There are also concerns about the tax’s vagueness (much is left unclear, making compliance very difficult), the First Amendment (taxing one category of speech), and newly issued regulations from the Comptroller that are ambiguous, suspect, and unworkable. On the other side, Maryland’s government is arguing that the lawsuits should be delayed until they start collecting the tax, which would ensure the legal process won’t conclude until long after any economic damage has already happened.

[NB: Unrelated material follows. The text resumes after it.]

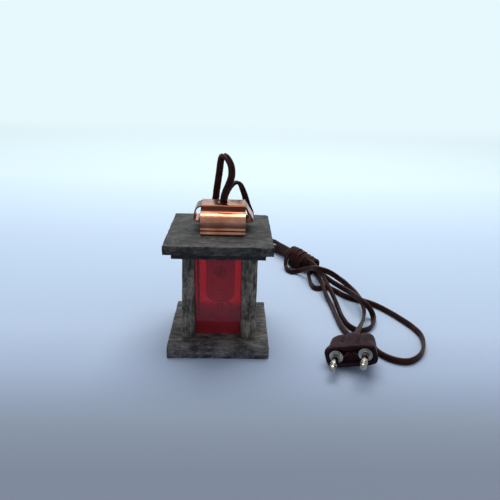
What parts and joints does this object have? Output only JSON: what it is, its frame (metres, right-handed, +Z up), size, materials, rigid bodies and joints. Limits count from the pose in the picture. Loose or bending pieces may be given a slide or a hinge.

With Maryland’s tax now under attack from all sides, two law professors weighed in this week with a court filing to shore up its defenses. UC Davis Law Professor Darien Shanske and University of Utah Tax Professor Young Ran (Christine) Kim have submitted a “Tax Law Professors” brief that argues that digital advertising is unique and therefore should not be protected by ITFA or compared to non-digital advertising for evaluating whether it is discriminatorily taxed. Specifically:

  • Shanske & Kim argue that digital advertising activity is “previously untaxed” (pp. 2, 8) and this tax is really “a consumption tax on the portion of the transaction…that occurs between the platform and Maryland users” (pp. 1, 8). It’s not true to say that digital advertising is “untaxed” – these retailers pay billions in corporate income tax as well as sales taxes, property taxes, employment taxes, and so forth. More importantly, if this is really a tax on the platform-consumer transaction and not a punitive levy on the company for providing the service, shouldn’t the tax be zero? The consumer of digital advertising pays the platform nothing, and 10 percent of zero is zero.
     

  • Shanske & Kim reject the view that the tax “punishes out-of-state conduct,” saying it only applies to those “generat[ing] substantial revenues at high profit margins for digital advertising platforms” and “examining a taxpayer’s revenues outside a jurisdiction…is a common and reasonable practice” (p. 2). They do not acknowledge that in practice this tax will only apply to non-Maryland businesses and that Maryland-based businesses who might have fallen under it were explicitly carved out. And far from being common, they would be unable to point to an example of any other state tax that uses a global tax revenue threshold for triggering liability. That’s not about apportionment, that’s about ensuring that only big non-Maryland companies end up owing the tax.
     

  • Shanske & Kim cite a U.S. Supreme Court case from 1997 to claim that the Court evaluates tax discrimination only by looking at whether companies are similar, not whether products are similar (p. 4). This is not quite correct as it conflates the Commerce Clause inquiry with the ITFA inquiry. For the Commerce Clause, a court will ask whether the law is designed to produce disparate tax burdens between in-state and out-of-state companies. For ITFA, the statute itself commands looking at “transactions involving similar property, goods, services, or information….” Even for the Commerce Clause, what matters is not whether the companies are similar but whether they could be said to be competing. If the out-of-state company is taxed and the in-state competitor is untaxed, as is the case here, then that is discriminatory.
     

  • Shanske & Kim cite a handful of cases where challenges to taxation of a digital company were upheld, such as with application of hotel taxes to online travel companies (pp. 4-5). They do not acknowledge that the vast majority of those cases have gone the other way, and that applying an existing tax to digital equivalents is very different from a brand new punitive tax only on digital activity.
     

  • Shanske & Kim strangely argue (pp. 6-12) that digital advertising is unique in that it is concentrated among only a few providers (so are newspaper and billboard ads), only it can target users (this would be news to the direct mail industry), only it can verify if a user has acted on the ad (have they never encountered coupons or email solicitations before?), and only it can control placement of ads (a strange claim given that advertisers can and do decide where their digital ads appear).
     

  • Shanske & Kim argue that ITFA was intended only to protect a developing industry, “an issue not implicated by Maryland’s tax” (p. 13). Whatever the truth of this (and their main evidence is statements by ITFA opponents in 2007 and 2016), the ITFA statute has both a ban on taxation of Internet access and a ban on discriminatory taxes on the digital world. The law’s framers were concerned about more than one thing.
     

  • Finally, Shanske & Kim argue that the court should restrain itself from striking down Maryland’s tax unless Congress specifically tells them to (pp. 14-15), but this would first require the court to somehow conclude that ITFA is vague or not clear in seeking to preempt state taxes. It’s quite clear, especially as federal statutes go.

ITFA is an essential protection for taxpayers against an ever-present temptation by state policymakers to export tax burdens and import tax revenues from other states. The simple requirement it entails — if you are going to tax a digital good or service, you must also tax the non-digital equivalent good or service — is not met by Maryland here, which chose to impose a brand new, punitive tax on digital activity. The U.S. Constitution’s Commerce and Due Process Clauses also guard against states taxing out-of-state activity while exempting in-state activity. It cannot be denied that this will be the effect of Maryland’s digital advertising tax.

Hopefully the court will see past the claims in this brief and reach the right conclusion.